### [GOAL]
Word for word, restate every line of the material.

### [INFORMATION SHOWN]

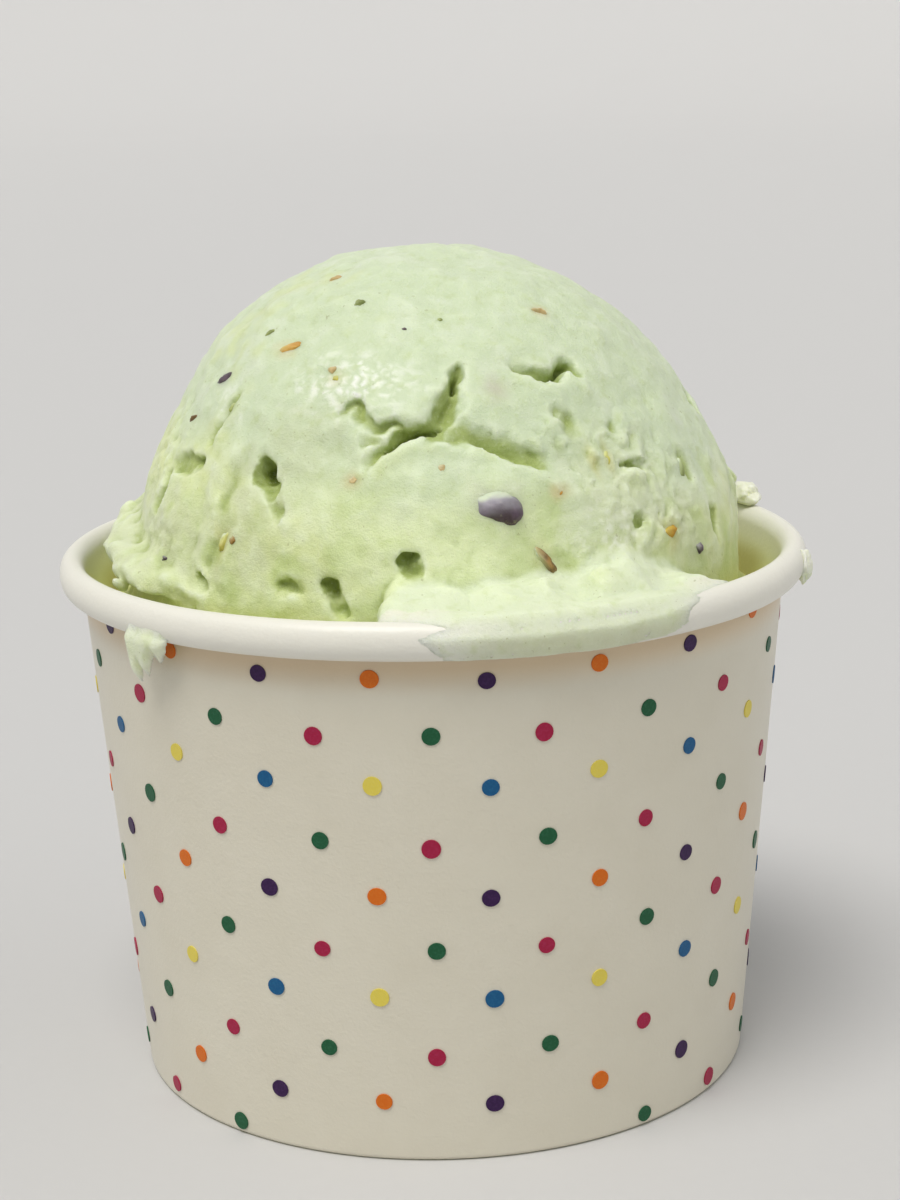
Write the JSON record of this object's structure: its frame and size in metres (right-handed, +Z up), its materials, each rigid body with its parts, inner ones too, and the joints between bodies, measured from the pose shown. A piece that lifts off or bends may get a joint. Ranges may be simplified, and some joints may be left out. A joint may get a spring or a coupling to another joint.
{
  "type": "gelato cup",
  "caption": "Round paper cup with a rolled rim, filled with pale green gelato that domes above the rim and runs over its front edge.",
  "frame": {"origin": "centre of the cup's foot, on the surface that the cup stands on", "axes": "+Z up along the cup's axis, -Y towards the side where the gelato runs over the rim, +X to the right seen from there"},
  "size_m": [0.076, 0.0769, 0.0842],
  "materials": {
    "paper": "white coated paperboard, printed with small round dots in six colours",
    "gelato": "soft pale green gelato, slightly wet, with deeper green in its cracks and pits",
    "nut": "chopped nut pieces, purple skinned, brown, orange and yellow-green",
    "ink": "flat printed ink dots"
  },
  "bodies": {
    "root": {"cup_wall": "paper", "cup_base": "paper", "gelato": "gelato", "gelato_drip_left": "gelato", "gelato_bit_right": "gelato", "gelato_drop_right": "gelato"}
  },
  "joints": []
}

### [RESPONSE TO THIS TASK]
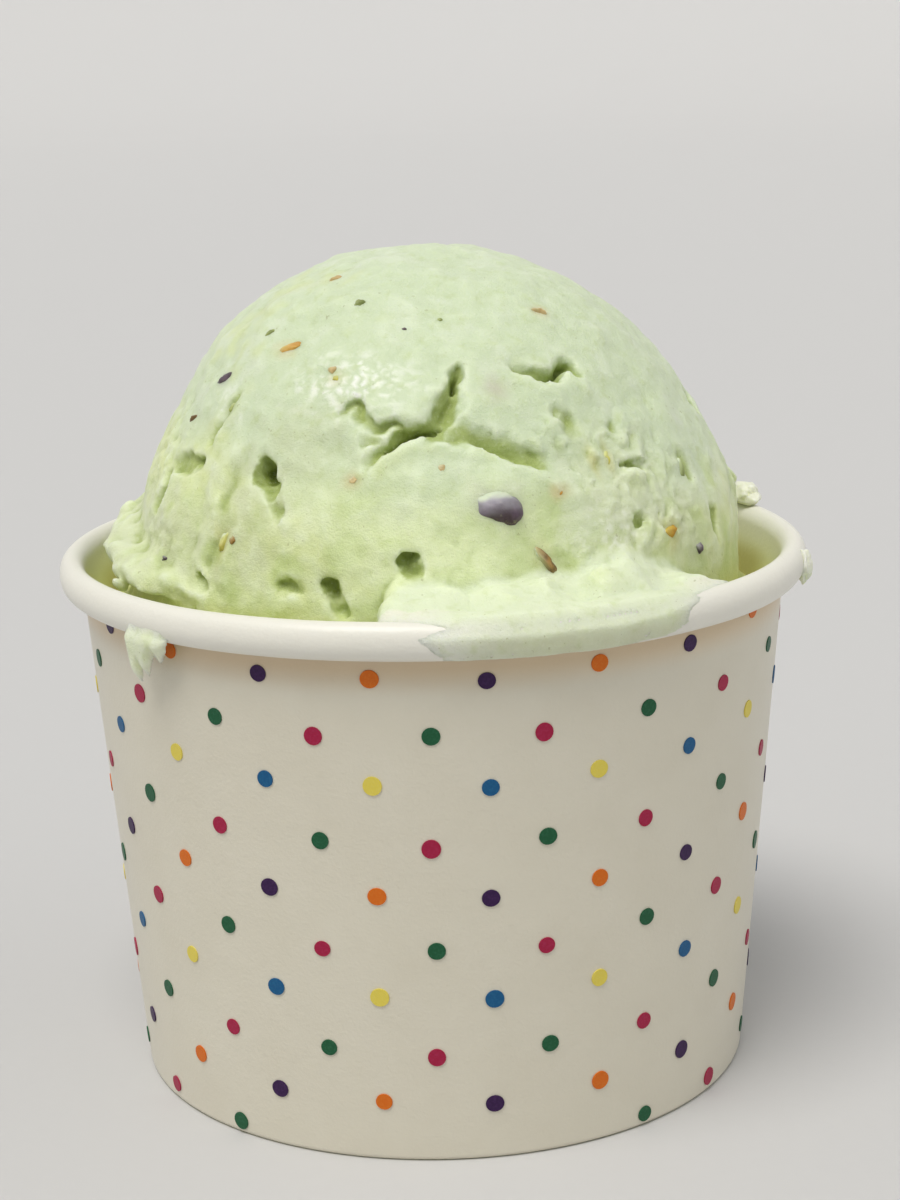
Write the JSON record of this object's structure: its frame and size in metres (right-handed, +Z up), its materials, each rigid body with its parts, inner ones too, and the joints between bodies, measured from the pose shown. A piece that lifts off or bends may get a joint. Ranges may be simplified, and some joints may be left out. A joint may get a spring or a coupling to another joint.
{
  "type": "gelato cup",
  "caption": "Round paper cup with a rolled rim, filled with pale green gelato that domes above the rim and runs over its front edge.",
  "frame": {"origin": "centre of the cup's foot, on the surface that the cup stands on", "axes": "+Z up along the cup's axis, -Y towards the side where the gelato runs over the rim, +X to the right seen from there"},
  "size_m": [0.076, 0.0769, 0.0842],
  "materials": {
    "paper": "white coated paperboard, printed with small round dots in six colours",
    "gelato": "soft pale green gelato, slightly wet, with deeper green in its cracks and pits",
    "nut": "chopped nut pieces, purple skinned, brown, orange and yellow-green",
    "ink": "flat printed ink dots"
  },
  "bodies": {
    "root": {"cup_wall": "paper", "cup_base": "paper", "gelato": "gelato", "gelato_drip_left": "gelato", "gelato_bit_right": "gelato", "gelato_drop_right": "gelato"}
  },
  "joints": []
}